Buck Mark Reflex Sight, , Browning Shooting Accessory Product

Red Dot


----------



## MLB

I had a reflex sight on my RMII for a while, but went back to basics and am using iron for now. May go back later, but have some primary work to do first. I'll add the complications of finding the dot later. Nice thing about iron is that they're hard to lose.


----------



## smlranger

I just put a TruGlo red dot on my Camper for target shooting. It certainly adds to the fun. I got the TruGlo on sale at Gander for $24 so it was nothing much lost if I didn't like it. I do, and plan to keep it on the gun. I especially like being able to aim and shoot with both eyes open which is easy to do with the red dot.


----------



## EliWolfe

I use a BSA Red Dot on my Crossman .22 pellet gun and really like it for the money.
Eli :mrgreen:


----------



## bonin21

I only had mine for two weeks and wanted a dot!

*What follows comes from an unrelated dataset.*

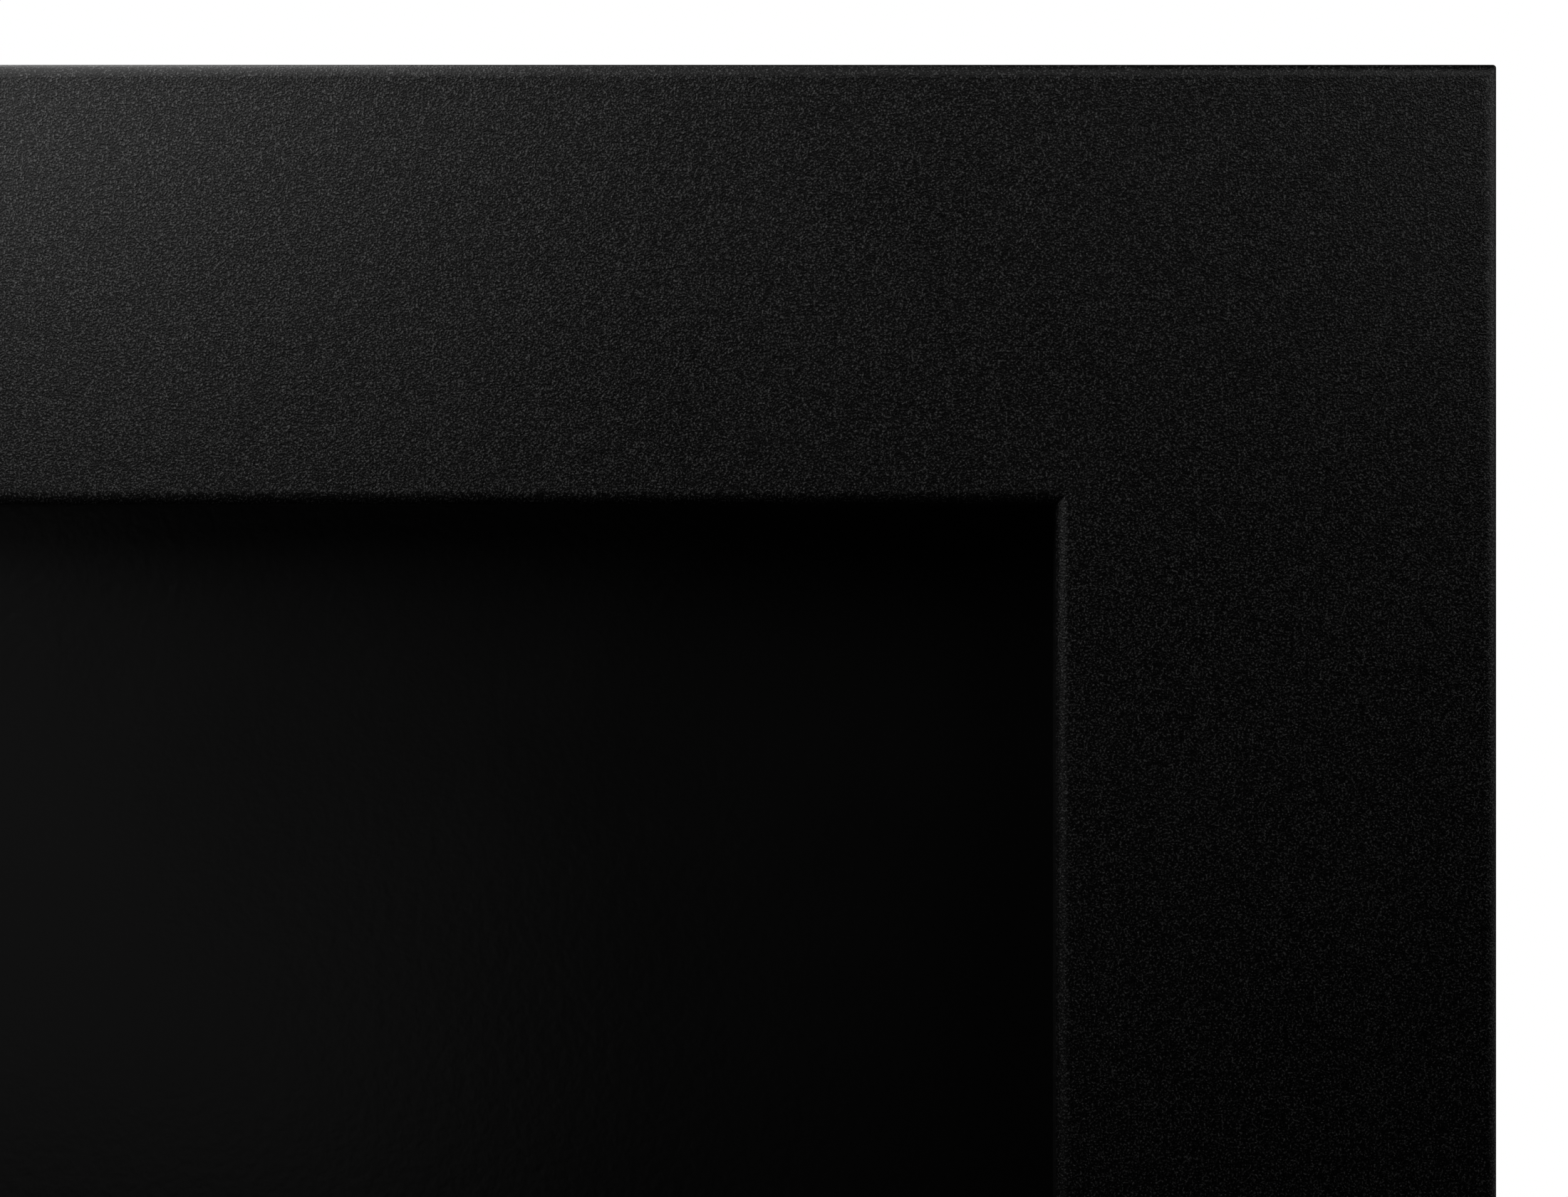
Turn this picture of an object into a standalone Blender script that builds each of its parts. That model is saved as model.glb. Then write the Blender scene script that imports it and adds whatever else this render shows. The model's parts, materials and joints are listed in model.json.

So after reading and Google and forums Bla Bla. I finally read something that stuck in my head. " if you buy a twenty dollar scope, well you got a twenty dollar scope." I went with a milet, $69 marked down from 129.00. I LOVE IT!


----------



## RustyNut

Hi clockworkjon, it kind of depends on what you are going to do with it. I bought a Charger and put a red dot on it. It made a great plinker. Then I put a heavy barrel and changed the red dot to a scope. Now it puts 5 shots into a half inch @ 50 yds but it is no longer a plinker. 
Now I picked up a Buckmark hunter and what to keep it as a plinker/hunter so I am looking at the Browning Reflex sight.


----------